_DIRECTIONS_: Repeat, line for line, the entries printed below.

Start of EXERCISE INPUT

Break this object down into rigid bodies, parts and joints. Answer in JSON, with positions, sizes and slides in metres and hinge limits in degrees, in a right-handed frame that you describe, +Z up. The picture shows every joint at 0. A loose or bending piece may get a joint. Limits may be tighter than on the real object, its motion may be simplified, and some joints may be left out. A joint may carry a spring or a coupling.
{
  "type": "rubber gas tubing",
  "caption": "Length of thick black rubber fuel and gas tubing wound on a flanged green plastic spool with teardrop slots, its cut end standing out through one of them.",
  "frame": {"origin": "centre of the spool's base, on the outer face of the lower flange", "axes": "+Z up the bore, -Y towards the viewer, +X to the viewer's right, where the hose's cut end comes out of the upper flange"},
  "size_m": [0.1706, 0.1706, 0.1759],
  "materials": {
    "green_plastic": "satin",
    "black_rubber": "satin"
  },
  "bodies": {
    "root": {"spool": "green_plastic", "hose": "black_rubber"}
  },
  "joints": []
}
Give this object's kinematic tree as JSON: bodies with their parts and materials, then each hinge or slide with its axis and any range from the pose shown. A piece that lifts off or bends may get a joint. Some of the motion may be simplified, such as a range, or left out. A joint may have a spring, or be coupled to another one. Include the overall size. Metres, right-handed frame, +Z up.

End of EXERCISE INPUT

_FINAL ANSWER_:
Break this object down into rigid bodies, parts and joints. Answer in JSON, with positions, sizes and slides in metres and hinge limits in degrees, in a right-handed frame that you describe, +Z up. The picture shows every joint at 0. A loose or bending piece may get a joint. Limits may be tighter than on the real object, its motion may be simplified, and some joints may be left out. A joint may carry a spring or a coupling.
{
  "type": "rubber gas tubing",
  "caption": "Length of thick black rubber fuel and gas tubing wound on a flanged green plastic spool with teardrop slots, its cut end standing out through one of them.",
  "frame": {"origin": "centre of the spool's base, on the outer face of the lower flange", "axes": "+Z up the bore, -Y towards the viewer, +X to the viewer's right, where the hose's cut end comes out of the upper flange"},
  "size_m": [0.1706, 0.1706, 0.1759],
  "materials": {
    "green_plastic": "satin",
    "black_rubber": "satin"
  },
  "bodies": {
    "root": {"spool": "green_plastic", "hose": "black_rubber"}
  },
  "joints": []
}
Give this object's kinematic tree as JSON: bodies with their parts and materials, then each hinge or slide with its axis and any range from the pose shown. A piece that lifts off or bends may get a joint. Some of the motion may be simplified, such as a range, or left out. A joint may have a spring, or be coupled to another one. Include the overall size. Metres, right-handed frame, +Z up.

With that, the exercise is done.